Most of the time, though, Jones has no trouble staying focused on his music, because musical moments are his keenest memories: the sound of an oboe coming from an open upstairs window in Mrs. Humes’ house, his mother at home playing “Clair de Lune,” what it was like in the studio the day the MGs and Otis Redding cut “Dock of the Bay.” For that matter, even most of the asides are about music, as when he points out that “Green Onions” arose directly from what he learned in school about Bach’s use of contrapuntal form.

“I can go back and listen to the music and hear all that,” he says.
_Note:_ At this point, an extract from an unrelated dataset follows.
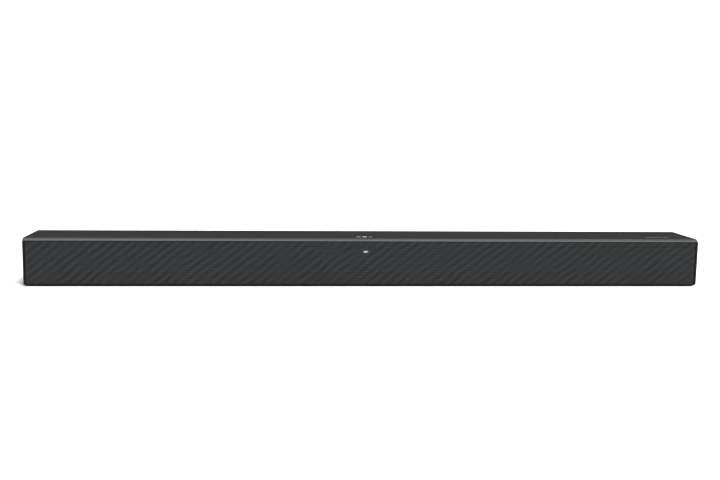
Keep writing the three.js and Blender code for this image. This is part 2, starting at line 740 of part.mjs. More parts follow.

I asked him if there was any kind of music he didn’t like. “One thing I learned at Indiana. I studied mostly western music, but I studied some eastern music too. And I don’t think it’s possible for me not to like music because it’s the fabric of every society. Who doesn’t use it? Who doesn’t use it for weddings, or wooing a woman, or all of our passages? It’s the fabric of every society. Who doesn’t use it? And people tell me, ‘We played ‘Time Is Tight’ at our wedding.’ ‘We walked in to “Green Onions.” Thank you.’ It’s what we use. Especially in religion.

“I had an Egyptian friend in Malibu and I spent so many hours over at his house listening to Umm Kulthum, the Egyptian singer. I didn’t know the religion or anything, but I could feel it. It just got me. And it was, ah, pretty far out for me to be listening to her and really hearing and feeling it. It takes her about 45 minutes to sing a song, and she leads the audience up and down, and the first time you listen, you realize that there are thousands of people in the audience and they are hanging on every word. I don’t know anything about the language or the culture. But it just went right here,” he says, tapping his heart.

He allows himself a small smile. “So yeah, I guess like most music.”

In conjunction with the release of his memoir, Jones has released an album, Booker T: Note by Note, on his own label, Edith Street Records, featuring new recordings of some of his most seminal recordings, as well as new material composed and performed with his son Teddy Jones.